The Wilshire Grand Center, which opened in June of this year is the first Downtown high-rise to be built since the Los Angeles City Hall in 1928  that does not have a flat roof. At its apex, is a glass crown and spire that rises above the 73rd floor.  The curved shape of the crown was inspired by Half Dome, a massive granite formation in Yosemite Valley. Because of that unique roofline, LA is home to the tallest skyscraper west of Chicago.

The InterContinental Los Angeles Downtown hotel occupies the 31st to the 68th floor of the 73-story tower. The other floors are devoted to restaurants, bars and office space. Ordinarily, I don't specifically make it a point to visit tall buildings but for some compelling reason, I wanted to make this our first stop.

One day I would like to have a cocktail on the 73 floor rooftop bar, Spire 73, and stay in the hotel. For this visit, my guest and I made do with coffee and flaky pastries at Dekkadance on the 69th floor. To get to Dekkadance, we had to take the elevator to the 70th, where the lobby is, then walk down a curved staircase to the restaurant floor. By the way, it was a very smooth, fast elevator ride.

 It was great fun peering down at rooftops and helipads, a nice way to start our time in DTLA. After our continental breakfast, we enjoyed perusing the lobby and seating areas in the Intercontinental Hotel lobby.

Bonaventure Hotel (John Portman and Associates, 1976}

Fortified by our breakfast and views, we headed towards our next destination - Angels Flight on Bunker Hill.  Our route took us through the Westin Bonaventure Hotel, a unique "atrium hotel" structure presenting a 1970s vision of the future. 

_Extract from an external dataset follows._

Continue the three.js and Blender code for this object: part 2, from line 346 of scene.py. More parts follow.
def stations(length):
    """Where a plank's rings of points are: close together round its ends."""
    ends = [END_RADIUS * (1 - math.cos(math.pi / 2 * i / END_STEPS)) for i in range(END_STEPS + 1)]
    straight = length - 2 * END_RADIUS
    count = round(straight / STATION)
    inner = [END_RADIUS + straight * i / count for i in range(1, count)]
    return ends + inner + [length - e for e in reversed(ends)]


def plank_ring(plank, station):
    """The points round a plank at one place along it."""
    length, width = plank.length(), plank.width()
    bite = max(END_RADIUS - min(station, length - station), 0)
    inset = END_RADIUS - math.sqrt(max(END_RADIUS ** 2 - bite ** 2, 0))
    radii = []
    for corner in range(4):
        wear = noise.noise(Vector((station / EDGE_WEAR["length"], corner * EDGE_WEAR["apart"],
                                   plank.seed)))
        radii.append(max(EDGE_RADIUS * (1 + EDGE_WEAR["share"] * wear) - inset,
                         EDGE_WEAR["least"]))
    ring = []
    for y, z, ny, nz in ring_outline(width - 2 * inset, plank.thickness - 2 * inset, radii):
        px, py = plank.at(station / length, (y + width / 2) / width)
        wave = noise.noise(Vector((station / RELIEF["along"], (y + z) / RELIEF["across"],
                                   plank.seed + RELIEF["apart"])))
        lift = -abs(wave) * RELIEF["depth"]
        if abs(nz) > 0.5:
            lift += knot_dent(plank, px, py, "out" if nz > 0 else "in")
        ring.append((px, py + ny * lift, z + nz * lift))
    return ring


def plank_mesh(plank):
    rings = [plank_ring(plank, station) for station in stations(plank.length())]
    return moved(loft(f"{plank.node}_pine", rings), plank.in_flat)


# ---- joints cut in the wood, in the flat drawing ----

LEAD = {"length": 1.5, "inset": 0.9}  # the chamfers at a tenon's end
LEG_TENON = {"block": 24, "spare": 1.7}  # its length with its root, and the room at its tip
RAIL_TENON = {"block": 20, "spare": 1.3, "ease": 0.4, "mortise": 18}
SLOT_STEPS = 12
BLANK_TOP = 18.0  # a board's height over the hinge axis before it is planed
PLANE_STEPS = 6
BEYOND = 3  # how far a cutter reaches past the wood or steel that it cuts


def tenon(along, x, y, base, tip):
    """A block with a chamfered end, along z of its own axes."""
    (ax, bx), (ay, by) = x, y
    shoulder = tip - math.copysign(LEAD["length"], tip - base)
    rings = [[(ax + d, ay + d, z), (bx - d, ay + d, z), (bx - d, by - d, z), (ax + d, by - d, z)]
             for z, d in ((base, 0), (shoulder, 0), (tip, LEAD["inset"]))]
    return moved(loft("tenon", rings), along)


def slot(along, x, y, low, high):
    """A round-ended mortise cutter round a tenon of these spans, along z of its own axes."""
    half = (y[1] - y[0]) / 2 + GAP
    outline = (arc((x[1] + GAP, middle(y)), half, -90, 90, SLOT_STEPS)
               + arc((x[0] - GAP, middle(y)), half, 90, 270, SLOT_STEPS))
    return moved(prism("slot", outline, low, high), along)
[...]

The exterior of the hotel is comprised of four mirrored cylinders surrounding a slightly taller central tower. Inside, massive circular concrete forms rise from reflecting pools to connect with curved walkways. Pedestrian sky walks above the city streets connect the hotel to buildings in the surrounding area.

The third photo above shows some of the downtown buildings, including the Central Library in the foreground and the previously discussed Wilshire Grand in the center. 

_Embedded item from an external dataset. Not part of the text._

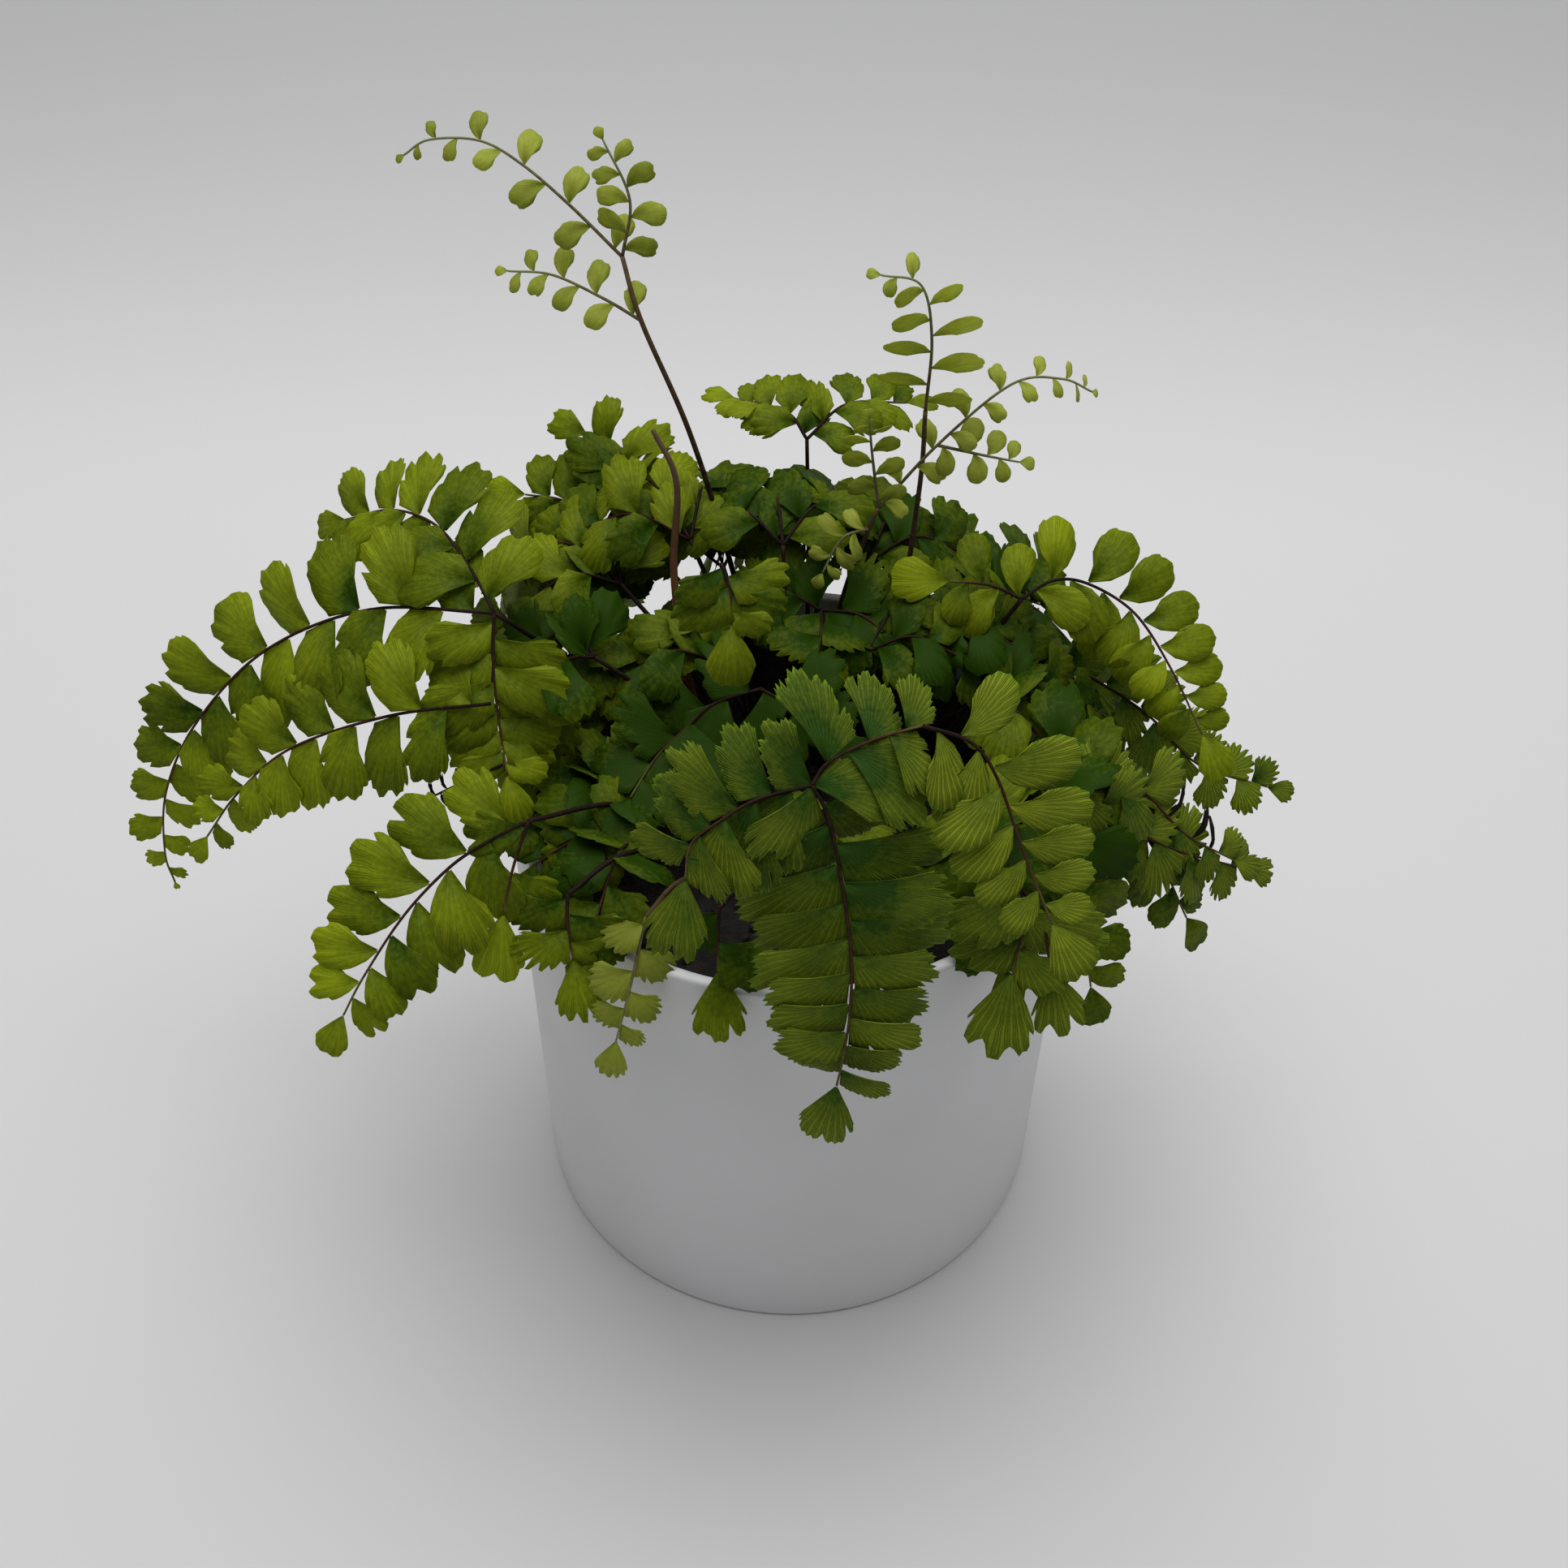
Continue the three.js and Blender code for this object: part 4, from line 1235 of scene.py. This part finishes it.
# ---- the studio ---------------------------------------------------------------------------------
@dataclass
class Studio:
    """Pale floor and backdrop, soft light and the camera.

    The camera looks down by pitch at the point of the pot's axis that is aim high; pitch, yaw and
    roll are in degrees and lens is in millimetres. The backdrop stands back behind the axis, bends
    up with the radius bend, and its paper is painted darker over painted_shade_range, both in
    metres behind it: painted shade where the rising backdrop gets less light.
    """

    pitch: float = 45.18
    yaw: float = 0.357
    roll: float = 1.151
    distance: float = 427.8 * MM
    aim: float = 124.8 * MM
    lens: float = 42.86
    floor_length: float = 3.0
    floor_width: float = 4.4
    back: float = 0.75
    bend: float = 0.45
    paper: Colour = (0.66, 0.655, 0.66)
    painted_shade_paper: Colour = (0.42, 0.42, 0.425)
    painted_shade_range: tuple[float, float] = (0.25, 0.62)
    panel_place: Point = (0.0, 0.30, 1.40)
    panel_target: Point = (0, 0.12, 0.1)
    panel_size: float = 1.5
    panel_power: float = 21.0
    air: Colour = (0.98, 0.99, 1.0)
    air_strength: float = 0.25

    def build(self) -> None:
        """Sets the stage, the lights and the camera."""
        self.backdrop()
        self.light()
        world = bpy.data.worlds.new("studio")
        world.use_nodes = True
        background = world.node_tree.nodes["Background"]
        background.inputs[0].default_value = (*self.air, 1.0)
        background.inputs[1].default_value = self.air_strength
        scene = bpy.context.scene
        scene.world = world
        scene.view_settings.view_transform = "Standard"
        self.camera()

    def backdrop(self) -> None:
        """Makes the floor, which curves up into the backdrop behind the plant."""
        bm = bmesh.new()
        bend, back = self.bend, self.back
        line = [(-self.floor_length, 0.0), (back - bend, 0.0)]
        line += [(back - bend + bend * math.sin(a), bend - bend * math.cos(a))
                 for a in (math.radians(90) * i / 12 for i in range(1, 13))]
        verts = [bm.verts.new((-self.floor_width / 2, y, z)) for y, z in line]
        edges = [bm.edges.new(pair) for pair in zip(verts, verts[1:])]
        grown = bmesh.ops.extrude_edge_only(bm, edges=edges)["geom"]
        bmesh.ops.translate(bm, vec=(self.floor_width, 0, 0),
                            verts=[g for g in grown if isinstance(g, bmesh.types.BMVert)])
        bmesh.ops.recalc_face_normals(bm, faces=bm.faces)
        mesh = bpy.data.meshes.new("studio_floor")
        bm.to_mesh(mesh)
        bm.free()
        mesh.shade_smooth()
        floor = bpy.data.objects.new("studio_floor", mesh)
        bpy.context.scene.collection.objects.link(floor)
        sheet = NodeSheet("paper")
        place = sheet.node("ShaderNodeTexCoord").outputs["Object"]
        depth = sheet.node("ShaderNodeSeparateXYZ", {0: place}).outputs[1]
        # painted shade: the paper darkens towards the back, where the rising backdrop gets less
        # light.
        colour = sheet.blend(sheet.remap(depth, *self.painted_shade_range), self.paper, self.painted_shade_paper)
        mesh.materials.append(sheet.finished(sheet.node("ShaderNodeBsdfPrincipled", {
            "Base Color": colour, "Roughness": 0.8})))

    def light(self) -> None:
        """Adds the soft square light above the plant, which looks at its target."""
        lamp = bpy.data.lights.new("sky_panel", "AREA")
        lamp.size, lamp.energy = self.panel_size, self.panel_power
        holder = bpy.data.objects.new("sky_panel", lamp)
        holder.location = self.panel_place
        aim = Vector(self.panel_target) - Vector(self.panel_place)
        holder.rotation_euler = aim.to_track_quat("-Z", "Y").to_euler()
        bpy.context.scene.collection.objects.link(holder)

    def camera(self) -> None:
        """Sets the camera above the front of the plant."""
        pitch = math.radians(self.pitch)
        lens = bpy.data.cameras.new("camera")
        lens.lens, lens.sensor_width = self.lens, 36.0
        holder = bpy.data.objects.new("camera", lens)
        place = Vector((0, -math.cos(pitch), math.sin(pitch))) * self.distance
        place.z += self.aim
        turn = (Matrix.Rotation(math.radians(90) - pitch, 4, "X")
                @ Matrix.Rotation(math.radians(self.yaw), 4, "Y")
                @ Matrix.Rotation(math.radians(self.roll), 4, "Z"))
        holder.matrix_world = Matrix.Translation(place) @ turn
        bpy.context.scene.collection.objects.link(holder)
        bpy.context.scene.camera = holder


def main() -> None:
    """Builds the plant and its studio."""
    logging.basicConfig(level=logging.INFO, format="%(name)s: %(message)s")
    finishes = Finishes()
    Studio().build()
    LOG.info("pot: %s", Pot().build(finishes).name)
    LOG.info("soil: %d pieces", len(Soil().build(finishes)))
    LOG.info("stalk: %s", Crozier().build(finishes).name)
    plans = [*SHAPED, *(plan.shaped() for plan in ARCHED)]
    for i, plan in enumerate(plans):
        Frond(plan, seed=100 + i).build(finishes)


if __name__ == "__main__":
    main()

Angels Flight (reopened August 2017)

I devoted a previous post to Angels Flight Railway which reopened only recently in August 2017, four years after state regulators shuttered the historic funicular. Here are some pics. Do check out the post and do plan a ride if you happen to be nearby. It's totally fun!

Lunch at Otium

We lunched at Otium which is adjacent to The Broad Museum before our mid afternoon museum ticket time. Such a great place to dine and people watch. So far, all my visits to The Broad have included a pre- or post- stop at Otium :)

The Broad (Diller Scoffidio + Renfro,  2015)

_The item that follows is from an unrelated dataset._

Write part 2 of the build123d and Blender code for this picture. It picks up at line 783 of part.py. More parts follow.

The Broad is a contemporary art museum built by philanthropists Eli and Edythe Broad. Designed by Diller Scofidio + Renfro, it has a “veil-and- vault” concept that merges the two key programs of the building: public exhibition space and the vault storage space. The vault stores the portions of the collection not on display in the galleries. Viewing windows allow visitors to get a sense of the depth of the collection and peer right into the storage holding. The vault is enveloped on all sides by the “veil,” an airy, honeycomb-like structure that spans across the block-long gallery and provides filtered natural daylight.

Whenever at The Broad, I make it a point to view my favorites artists' works such as Ellsworth Kelley, Cy Twombly, Sam Francis, and Mark Bradford.

Free admission tickets to The Broad are released the prior month.  I highly recommend pre-planning and getting tickets. There is a wait line for those without tickets, but it's a gamble how long the wait may be.